The jury awarded $1.8 million to the boy and $500,000 to the mother, whose name the Fulton County Daily Report is not reporting to protect her son's privacy.
The jury did not find the hospital, Tenet South Fulton Medical Center, negligent. It laid the blame on two doctors, Haiba Sonyika, the obstetrician who performed the circumcision, and Cheryl J. Kendall, the pediatrician who treated the child later.
Represented by David J. Llewellyn of Johnson & Ward and Craig T. Jones of Edmond Jones Lindsay, the plaintiffs convinced the jury that Sonyika cut off a portion of the boy's penis in the circumcision -- a part that could have been re-attached if the pediatrician, Kendall, had acted quickly enough to come to the boy's aid.
Kendall's attorneys, Roger E. Harris and Shannon C. Shipley of Owen, Gleaton, Egan, Jones & Sweeney, are "evaluating appeal options," according to Harris. "We believe the verdict against Dr. Kendall was unjustified and not supported by the evidence against her," Harris said. "We believe there were errors in the case."
Sonyika's attorney, criminal defense lawyer Tony L. Axam of Axam & Adams, was unavailable for comment. An assistant said he was in court.
Daniel J. Huff of Huff Powell & Bailey, who with colleague Camille N. Jarman successfully represented the hospital, said the damages levied against the doctors were "much higher than we expected it to be."

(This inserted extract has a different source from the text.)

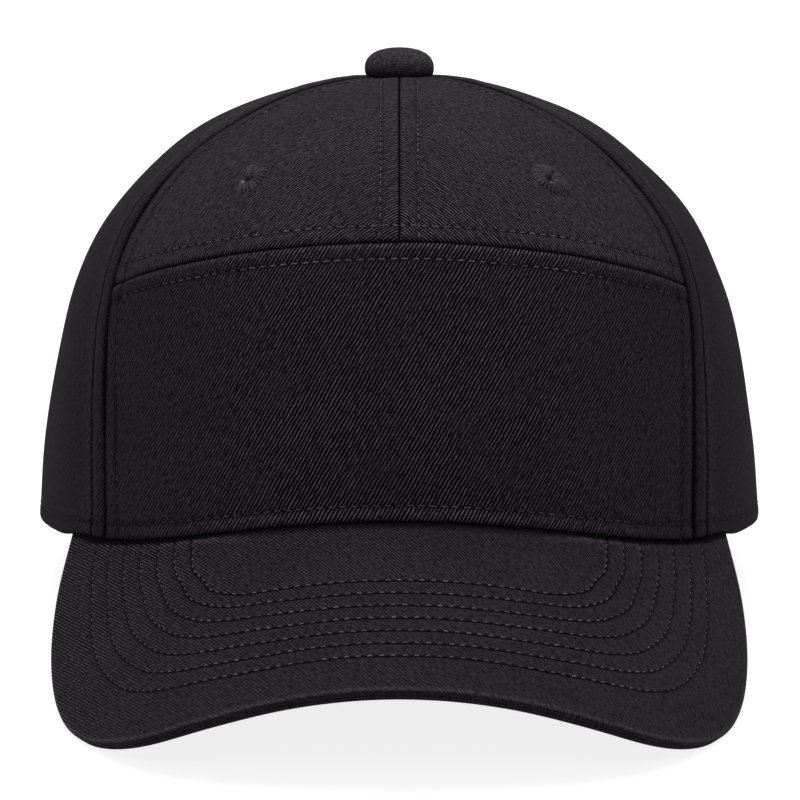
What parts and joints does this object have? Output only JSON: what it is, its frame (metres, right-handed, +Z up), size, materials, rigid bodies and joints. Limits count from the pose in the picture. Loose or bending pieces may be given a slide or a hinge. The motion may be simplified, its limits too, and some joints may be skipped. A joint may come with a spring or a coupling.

Huff and Jarman were able to persuade the jury to find the hospital not liable by asserting that the doctor who performed the circumcision was not an agent of South Fulton Medical Center but was working on-call for a group of obstetricians.
Llewellyn, who has been representing victims of wrongful circumcision and genital injury since 1995, said the verdict was the largest he has ever won, though "I asked for $5 million," he said.
Llewellyn and Jones asserted that the child's injuries will result in permanent disfigurement and also possible medical problems that may require surgery. They asked for damages to pay for psychological counseling in the amount awarded to the mother -- $500,000. The bulk of the damages -- $1.8 million -- was based on a per-day formula for the child's life expectancy.
Repeating his remarks to the jury during the two-week trial before Judge Diane E. Bessen, Llewellyn said, "From the time he realizes the difference until the time he sinks into the grave, there will not be a day, an hour or probably a minute that he does not think about his deformity."
Jones said lawyers for the defendants struck men from the jury, which wound up with 11 women. "The strategy of the defense side was that men would be more sensitive to a penis injury. My experience has been that men aren't as sensitive about anything," Jones said. "I figured if you have one man on the jury, he can explain to the women -- if they don't know -- how important a penis is to a man's self-image."